Every November 11, I think of my late parents and their generation. They sacrificed enormously to defeat the aggressive fascist regimes of Germany, Italy and Japan. But World War II wasn't just between countries – it was a titanic struggle for democracy's global survival.
This year's commemoration is especially poignant given the current United States election. Even mainstream media are now describing Donald Trump, one of the two major candidates, as “fascist,” alongside the milder label “populist.”
Is that fair? Given what is at stake – fascism's apparent revival around the world, and its threat to liberal democracy – it's important to understand what it is, and make our own judgment.
From old war films, we might imagine fascism as goose-stepping brutes with inhumanly crisp uniforms. But it's more complicated.
Fascist regimes are dictatorships, but not all dictatorships are fascist. With its bias for emotion over rational thought, fascism resists clear definition. It's like trying to nail jelly to a wall, according to one historian.
Nevertheless, Robert Paxton, in The Anatomy of Fascism, suggests these aspects: Obsessive preoccupation with community decline, humiliation or victimhood. Compensatory cults of unity, energy and purity. A mass-based party of committed nationalist militants, working in uneasy but effective collaboration with traditional elites. Abandonment of democratic liberties. The use of redemptive and unrestrained violence, with the goals of internal cleansing and external expansion.
Author Timothy Snyder adds a cult of “the leader.”
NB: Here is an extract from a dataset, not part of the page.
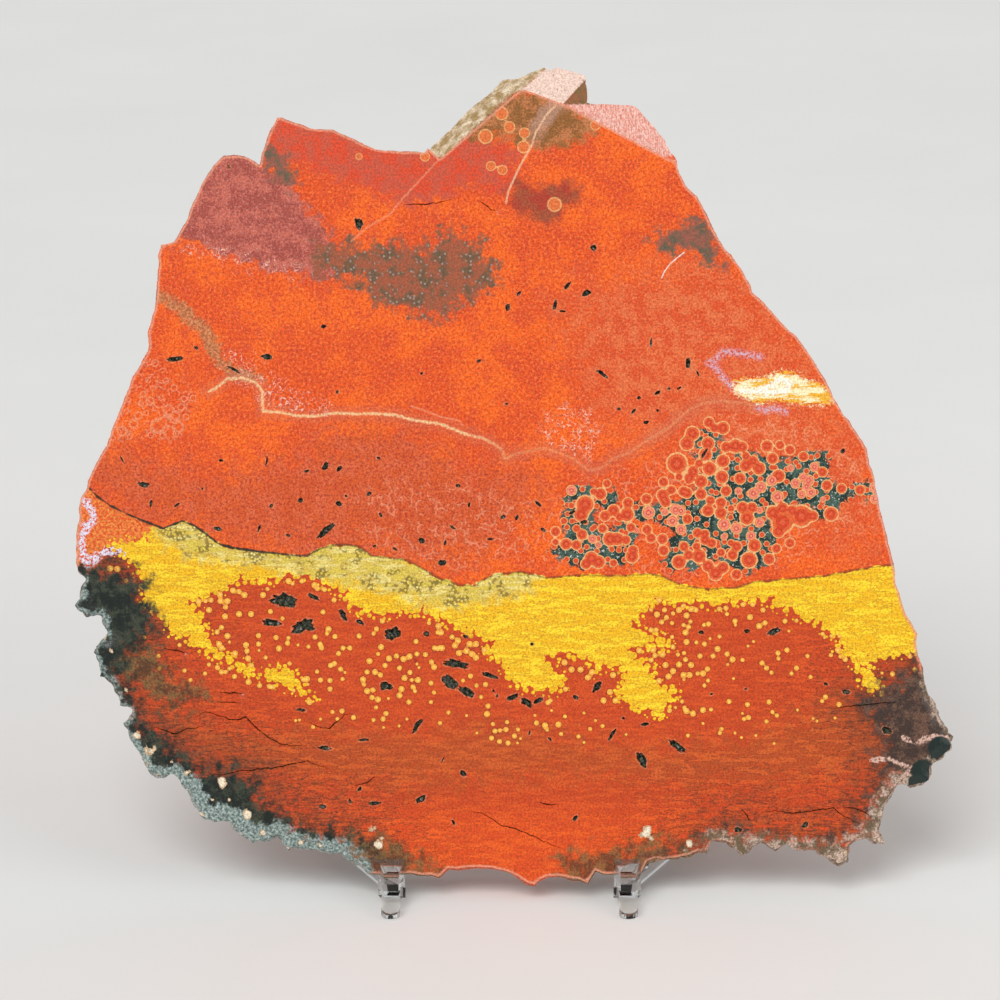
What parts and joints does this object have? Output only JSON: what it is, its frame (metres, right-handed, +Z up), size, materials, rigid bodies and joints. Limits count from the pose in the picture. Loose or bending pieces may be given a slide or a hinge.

Let's add a commitment to hierarchy rather than equality, the repression of racial and gender minorities and women – and collusion with big business. Fascists claim to speak for ordinary people against corrupt elites. But companies like Krupp did quite well in the Nazi regime, which suppressed independent trade unions and workers' rights and invested massively in armaments.
Trump sharing the campaign platform with tech billionaire Elon Musk might be a clue. Despite its rhetoric, fascism is quite compatible with concentrated corporate power and its intertwining with the state.
Historically, what were the consequences of fascism? Foreign policy: reduced cooperation between countries, escalating military tensions and ultimately genocidal war – not exactly what humanity needs to deal with global crises like poverty and climate disruption.
At home: more spending on prestige projects and the military, less on services and welfare for the public as a whole. Abolition of opposition parties, independent media and judiciary. Concentration camps. Less real freedom, more enforced conformity and inequality.
Public confusion is not surprising. Political literacy is generally not high in Canadian school curricula. Fascists themselves often call their opponents “Nazis” or “fascists.” They shout about liberty and free speech. But they weaponize these concepts to intimidate their opponents, and to undermine civil discussion and institutions – from town councils to courts and parliaments – that at their best support society's diversity, individual rights and shared well-being.
Western democracies have themselves used Nazi-like tactics against colonized people in Algeria, Vietnam, Palestine and elsewhere. They are certainly not perfect even in domestic policies.
But to honour the sacrifices of the World War II generation, we should broaden democracy, not backslide into fascism.
Westview resident Robert Hackett has a Ph.D. in Political Studies from Queen's University. His studies included theories of fascism.